Reproduce all of the material word for word.

> **Raw data**
___

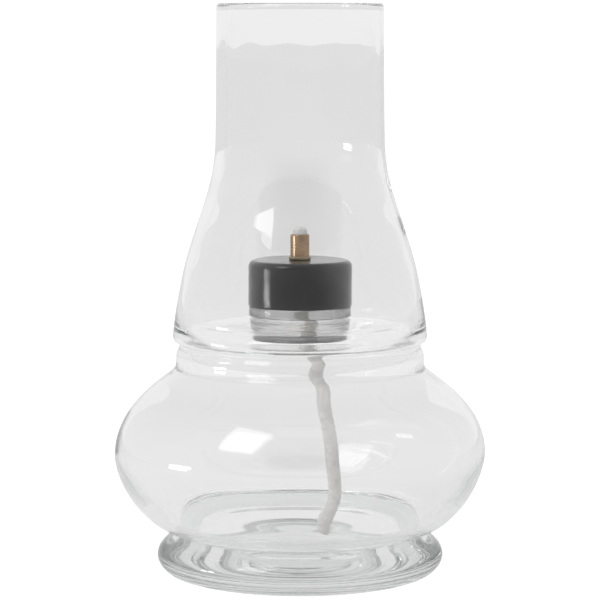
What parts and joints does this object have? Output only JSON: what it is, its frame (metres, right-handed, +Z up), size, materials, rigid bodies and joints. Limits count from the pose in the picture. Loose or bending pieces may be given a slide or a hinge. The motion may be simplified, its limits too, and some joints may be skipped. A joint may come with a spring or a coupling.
{
  "type": "oil lamp",
  "caption": "Clear glass oil lamp with a squashed-globe reservoir, a flared lift-off glass chimney, a black push-on burner cap, a brass wick tube and a braided wick.",
  "frame": {"origin": "centre of the flat ring that the lamp stands on, at table height", "axes": "+Z up along the lamp's axis; -Y towards the side the wick is best seen from, with the wick's lower end bending towards +X"},
  "size_m": [0.1332, 0.1332, 0.205],
  "materials": {
    "reservoir_glass": "clear blown glass",
    "chimney_glass": "clear blown glass",
    "black_cap": "glossy black",
    "white_plastic": "natural white, moulded",
    "silicone": "translucent grey, satin",
    "tube_brass": "polished, copper tone",
    "dark_brass": "darkened",
    "steel": "plain zinc",
    "nut_brass": "turned",
    "wick_fibre": "braided glass fibre"
  },
  "bodies": {
    "reservoir": {"glass_reservoir": "reservoir_glass"},
    "chimney": {"glass_chimney": "chimney_glass"},
    "seal": {"seal_ring": "silicone"},
    "burner": {"cap_shell": "black_cap", "cap_insert": "white_plastic", "wick_tube": "tube_brass", "tube_collar": "dark_brass", "washer": "steel", "tube_nut": "nut_brass"},
    "wick": {"wick": "wick_fibre"}
  },
  "joints": [
    {"name": "chimney_lift", "type": "slide", "parent": "reservoir", "child": "chimney", "axis": [0, 0, 1], "range_m": [0, 0.06]},
    {"name": "burner_lift", "type": "slide", "parent": "reservoir", "child": "seal", "axis": [0, 0, 1], "range_m": [0, 0.115], "deforming": ["wick"]},
    {"name": "burner_turn", "type": "hinge", "parent": "seal", "child": "burner", "pos_m": [0, 0, 0.105], "axis": [0, 0, 1], "continuous": true},
    {"name": "wick_adjust", "type": "slide", "parent": "burner", "child": "wick", "axis": [0, 0, 1], "range_m": [0, 0.004], "deforming": ["wick"]}
  ]
}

___

> **Final answer**
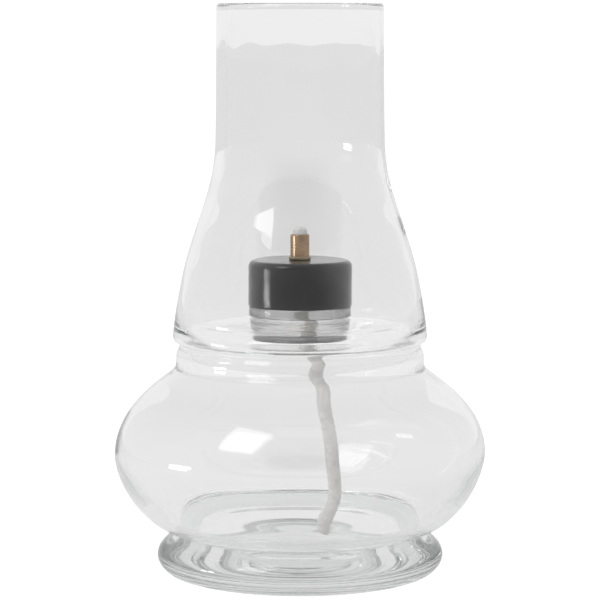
What parts and joints does this object have? Output only JSON: what it is, its frame (metres, right-handed, +Z up), size, materials, rigid bodies and joints. Limits count from the pose in the picture. Loose or bending pieces may be given a slide or a hinge. The motion may be simplified, its limits too, and some joints may be skipped. A joint may come with a spring or a coupling.
{
  "type": "oil lamp",
  "caption": "Clear glass oil lamp with a squashed-globe reservoir, a flared lift-off glass chimney, a black push-on burner cap, a brass wick tube and a braided wick.",
  "frame": {"origin": "centre of the flat ring that the lamp stands on, at table height", "axes": "+Z up along the lamp's axis; -Y towards the side the wick is best seen from, with the wick's lower end bending towards +X"},
  "size_m": [0.1332, 0.1332, 0.205],
  "materials": {
    "reservoir_glass": "clear blown glass",
    "chimney_glass": "clear blown glass",
    "black_cap": "glossy black",
    "white_plastic": "natural white, moulded",
    "silicone": "translucent grey, satin",
    "tube_brass": "polished, copper tone",
    "dark_brass": "darkened",
    "steel": "plain zinc",
    "nut_brass": "turned",
    "wick_fibre": "braided glass fibre"
  },
  "bodies": {
    "reservoir": {"glass_reservoir": "reservoir_glass"},
    "chimney": {"glass_chimney": "chimney_glass"},
    "seal": {"seal_ring": "silicone"},
    "burner": {"cap_shell": "black_cap", "cap_insert": "white_plastic", "wick_tube": "tube_brass", "tube_collar": "dark_brass", "washer": "steel", "tube_nut": "nut_brass"},
    "wick": {"wick": "wick_fibre"}
  },
  "joints": [
    {"name": "chimney_lift", "type": "slide", "parent": "reservoir", "child": "chimney", "axis": [0, 0, 1], "range_m": [0, 0.06]},
    {"name": "burner_lift", "type": "slide", "parent": "reservoir", "child": "seal", "axis": [0, 0, 1], "range_m": [0, 0.115], "deforming": ["wick"]},
    {"name": "burner_turn", "type": "hinge", "parent": "seal", "child": "burner", "pos_m": [0, 0, 0.105], "axis": [0, 0, 1], "continuous": true},
    {"name": "wick_adjust", "type": "slide", "parent": "burner", "child": "wick", "axis": [0, 0, 1], "range_m": [0, 0.004], "deforming": ["wick"]}
  ]
}